The United Arab Emirates (UAE) stated on Tuesday that countries should agree to phase out fuel emissions, not the production of oil, gas, and coal, at the upcoming UN climate change negotiations that it will host in December.
This reflects deep divisions between nations over how to combat global warming ahead of the talks at the upcoming UN climate change conference in the UAE, also known as COP28. While some wealthy Western governments and climate-affected island nations have been pushing for a phase-out of fossil fuels, resource-rich countries have campaigned to keep drilling. UAE Minister of Climate Change and Environment Mariam Almheiri told Reuters in an interview that phasing out fossil fuels would hurt countries that depend on them for revenue or cannot easily replace them with renewable sources.
She favored phasing out fossil fuel emissions using capture and storage technologies while ramping up renewable energy, stating that this strategy allows countries to fight warming while continuing to produce oil, gas, and coal. Almheiri added that the transition needs to be just and pragmatic because not all countries have the resources to solely depend on clean and renewable energy. She made these comments on the sidelines of the Agriculture Innovation Mission (AIM) for Climate conference in Washington.
The UAE is co-hosting the AIM conference with the United States. Over 80 countries, including the EU and small island nations, agreed to include language in the final outcome calling for a phase-down of all fossil fuels at last year's climate summit in Egypt. However, countries such as Saudi Arabia and China urged Egypt not to include that language in the final text. This month, G7 countries agreed to hasten their phase-out of fossil fuel consumption, but they did not set a firm date.

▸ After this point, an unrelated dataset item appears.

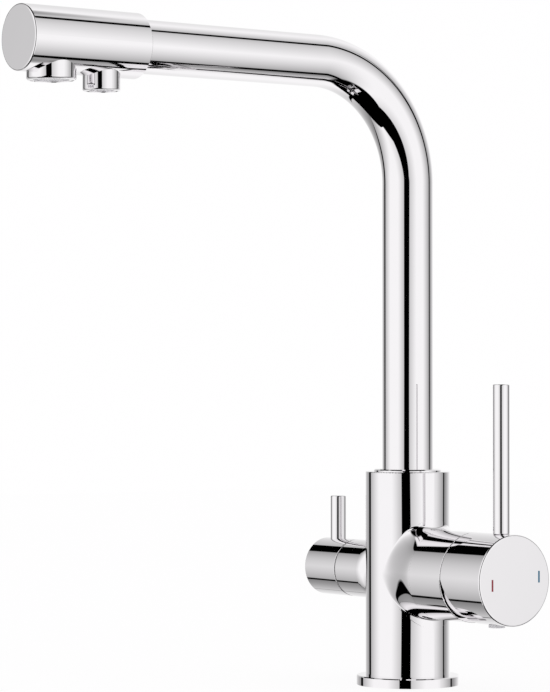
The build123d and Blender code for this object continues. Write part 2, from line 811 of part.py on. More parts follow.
def mixer_handle():
    drum = drum_outside()
    inside_end = handle_face - handle_face_h
    boss = cross_rod(lever_boss_r, 0, handle_r - OVER, lever_reach, MIXER_UP)
    inside = rod(handle_r - handle_wall, pivot_reach - OVER, inside_end)
    drum = drum - (inside - rod(hub_r, hub_start, inside_end) - boss)
    drum = drum - rod(stem_r + SEAT_GAP, hub_start - OVER, stem_end + FACE_GAP)
    stud_hole_start = lever_stud_end - stud_play
    drum = drum - cross_rod(lever_stud_r + SEAT_GAP, stud_hole_start, handle_r, lever_reach, MIXER_UP)
    drum = drum - cross_rod(lever_r + FACE_GAP, lever_seat, handle_r + OVER, lever_reach, MIXER_UP)
    drum = drum - cross_rod(grub_r + SEAT_GAP, 0, hub_r + OVER, plug_reach, -MIXER_UP)
    drum = drum - cross_rod(plug_r + SEAT_GAP, plug_hole_start, handle_r + OVER, plug_reach, -MIXER_UP)
    return solid_of(on_mixer(drum) - hot_mark() - cold_mark())


def mark(at):
    return Pos(handle_face - mark_depth / 2, at[0], valve_z + at[1]) * Box(mark_depth, mark_w, mark_h)


def hot_mark():
    return mark(hot_mark_at)


def cold_mark():
    return mark(cold_mark_at)


def lever_rod():
    top = lever_top - valve_z
    stick = cross_rod(lever_r, lever_seat, top, lever_reach, MIXER_UP)
    stick = fillet(end_edge(stick, Axis.X, last=False), rod_round)
    stick = fillet(end_edge(stick, Axis.X), rod_round)
    stud = cross_rod(lever_stud_r, lever_stud_end, lever_seat, lever_reach, MIXER_UP)
    return on_mixer(stick + stud)


def key_hole(r, end, reach, side):
    """Hexagon for a key in the outer end of a screw that is square to a branch."""
    mouth = Pos(side * end, 0, reach) * Rot(0, side * 90, 0)
    return mouth * extrude(RegularPolygon(r, 6), -hex_key_depth)


def handle_grub_screw():
    screw = cross_rod(grub_r, grub_start, grub_end, plug_reach, -MIXER_UP)
    return on_mixer(screw - key_hole(hex_key_r, grub_end, plug_reach, -MIXER_UP))


def grub_plug():
    plug = cross_rod(plug_r, plug_inside, handle_r + plug_proud, plug_reach, -MIXER_UP)
    return on_mixer(fillet(end_edge(plug, Axis.X), edge_round))


# ---------------------------------------------------------------- filtered water valve, local Z along -X
def headwork_seal_mid():
    return headwork_bore_r - SEAL_GAP - valve_seal_wire


def filter_headwork():
    barrel_r = headwork_bore_r - SEAT_GAP
    part = rod(sleeve_r, sleeve_start, sleeve_end) + rod(barrel_r, sleeve_end, filter_end)
    hexagon = extrude(Plane((0, 0, filter_end)) * RegularPolygon(headwork_hex_r, 6), headwork_flange_h)
    part = part + hexagon + rod(headwork_neck_r, filter_end + headwork_flange_h, headwork_neck_end)
    part = part - rod(chamber_r, sleeve_start - OVER, chamber_end)
    part = part - rod(spindle_r + RUN_GAP, chamber_end - OVER, headwork_neck_end + OVER)
    part = part - cross_rod(window_r, -headwork_bore_r, headwork_bore_r, window_at, -FILTER_UP)
    half = valve_seal_wire + GROOVE_PLAY
    groove_r = headwork_seal_mid() - valve_seal_wire - SEAT_GAP
    part = part - ring(barrel_r + OVER, groove_r, headwork_seal_at - half, headwork_seal_at + half)
    return on_filter(solid_of(part))


def headwork_o_ring():
    return on_filter(o_ring(headwork_seal_mid(), valve_seal_wire, headwork_seal_at))


def filter_seat_seal():
    return on_filter(ring(sleeve_r, seat_seal_bore, headwork_floor, sleeve_start))


def half_disc_hole(start, end, side):
    """Opening in one half of a small valve disc."""
    return Pos(side * filter_disc_r / 2, 0, 0) * rod(filter_way_r, start - OVER, end + OVER)


def filter_fixed_disc():
    end = sleeve_start + filter_disc_h
    disc = rod(filter_disc_r, sleeve_start, end)
    return on_filter(disc - half_disc_hole(sleeve_start, end, 1) - half_disc_hole(sleeve_start, end, -1))


def filter_turning_disc():
    end = turning_disc_start + filter_disc_h
    openings = half_disc_hole(turning_disc_start, end, 1) + half_disc_hole(turning_disc_start, end, -1)
    return on_filter(rod(filter_disc_r, turning_disc_start, end) - Rot(0, 0, 90) * openings)


def filter_spindle():
    foot_start = turning_disc_start + filter_disc_h
    foot_end = chamber_end - FACE_GAP
    part = rod(chamber_r - PLAY, foot_start, foot_end) + rod(spindle_r, foot_end, spindle_end)
    half = spindle_seal_wire + GROOVE_PLAY
    groove_r = spindle_r - 2 * spindle_seal_wire - SEAT_GAP
    return on_filter(part - ring(spindle_r + OVER, groove_r, spindle_seal_at - half, spindle_seal_at + half))


def spindle_o_ring():
    return on_filter(o_ring(spindle_r - spindle_seal_wire, spindle_seal_wire, spindle_seal_at))


def filter_knob():
    knob = fillet(end_edge(rod(knob_r, knob_start, knob_end), Axis.Z), edge_round)
    knob = fillet(end_edge(knob, Axis.Z, last=False), seam_round)
    knob = knob - rod(knob_r - knob_wall, knob_start - OVER, knob_solid)
    knob = knob - rod(spindle_r + SEAT_GAP, knob_solid - OVER, spindle_end + FACE_GAP)
    stud_hole_start = pin_stud_end - stud_play
    knob = knob - cross_rod(pin_stud_r + SEAT_GAP, stud_hole_start, knob_r, pin_reach, FILTER_UP)
    knob = knob - cross_rod(pin_r + SEAT_GAP, pin_seat, knob_r + OVER, pin_reach, FILTER_UP)
    knob = knob - cross_rod(knob_grub_r + SEAT_GAP, 0, knob_r + OVER, knob_grub_reach, -FILTER_UP)
    return on_filter(solid_of(knob))


def filter_pin():
    top = pin_top - valve_z
    stick = cross_rod(pin_r, pin_seat, top, pin_reach, FILTER_UP)
    stick = fillet(end_edge(stick, Axis.X), rod_round)
    return on_filter(stick + cross_rod(pin_stud_r, pin_stud_end, pin_seat, pin_reach, FILTER_UP))


def knob_grub_screw():
    screw = cross_rod(knob_grub_r, spindle_r + SEAT_GAP, knob_grub_end, knob_grub_reach, -FILTER_UP)
    return on_filter(screw - key_hole(knob_key_r, knob_grub_end, knob_grub_reach, -FILTER_UP))


# ---------------------------------------------------------------- every piece, under its node's name
PIECES = [
    base_flange, base_gasket, tap_body,
    slip_ring, spout_lock_screw, spout_bush, spout_o_rings, lower_guide_ring,
    spout_tube, filtered_water_tube, filter_swivel, filter_swivel_o_ring, filter_tube_fitting,
    spout_head, head_end_cap, head_adapter, head_o_ring,
    aerator_sleeve, aerator_insert, aerator_seal, nozzle_sleeve, nozzle_insert, nozzle_seal,
    cartridge_base, port_seals, fixed_disc, moving_disc, disc_carrier, turning_guide, pivot_pin,
    cartridge_body, cartridge_nut, cartridge_stem, dome_ring,
    mixer_handle, hot_mark, cold_mark, lever_rod, handle_grub_screw, grub_plug,
    filter_headwork, headwork_o_ring, filter_seat_seal, filter_fixed_disc, filter_turning_disc,
    filter_spindle, spindle_o_ring, filter_knob, filter_pin, knob_grub_screw,
]

os.makedirs("parts", exist_ok=True)
for piece in PIECES:
    save(piece(), piece.__name__)
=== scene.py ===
# %% [markdown]
# # A three way filtered water tap, dressed over its engineering model
#
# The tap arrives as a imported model: fifty solids that already sit where they belong and move on five
# joints. This lesson gives them their real surfaces, remakes the pieces whose shape follows a simple rule,
# and photographs the whole in a white studio tent. Everything is in metres, with the worktop at Z = 0 and
# the spout pointing towards -Y.

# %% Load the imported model
import json
import math

import bmesh
import bpy
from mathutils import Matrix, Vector


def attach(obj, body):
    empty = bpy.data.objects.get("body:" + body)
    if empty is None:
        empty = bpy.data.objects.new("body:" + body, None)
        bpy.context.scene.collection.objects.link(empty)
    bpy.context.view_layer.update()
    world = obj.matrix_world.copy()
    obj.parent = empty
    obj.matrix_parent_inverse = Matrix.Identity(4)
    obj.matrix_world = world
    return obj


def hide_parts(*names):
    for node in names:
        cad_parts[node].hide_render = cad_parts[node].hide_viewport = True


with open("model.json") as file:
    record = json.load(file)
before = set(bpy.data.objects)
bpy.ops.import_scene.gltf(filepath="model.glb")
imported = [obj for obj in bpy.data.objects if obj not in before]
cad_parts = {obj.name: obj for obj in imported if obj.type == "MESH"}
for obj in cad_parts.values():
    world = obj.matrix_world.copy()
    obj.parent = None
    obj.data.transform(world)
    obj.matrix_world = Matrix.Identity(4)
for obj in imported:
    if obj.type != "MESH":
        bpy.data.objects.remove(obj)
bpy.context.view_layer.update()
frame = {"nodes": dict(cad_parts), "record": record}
nodes = frame["nodes"]
MM = 0.001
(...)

UAE Minister of Climate Change and Environment Mariam Almheiri pointed to the UAE's example of relying on new carbon capture technology and renewables to decrease the emissions intensity of the OPEC member's oil and gas operations. The UAE aims to get 50 percent of its electricity from renewables by 2050, up from the current level of 25 percent, and could strengthen that goal.
Almheiri added that global food supply would be a significant focus of COP28 because it accounts for almost a third of global emissions. Technology and innovation can help solve food security problems, as it has helped the UAE devise a food security strategy despite its parched desert landscape. Addressing inefficiencies in the global food system can also help tackle problems such as malnutrition, food waste, and climate change all at once. "We are making sure that the food systems dialogue is on center stage along with the energy dialogue at COP28," she said.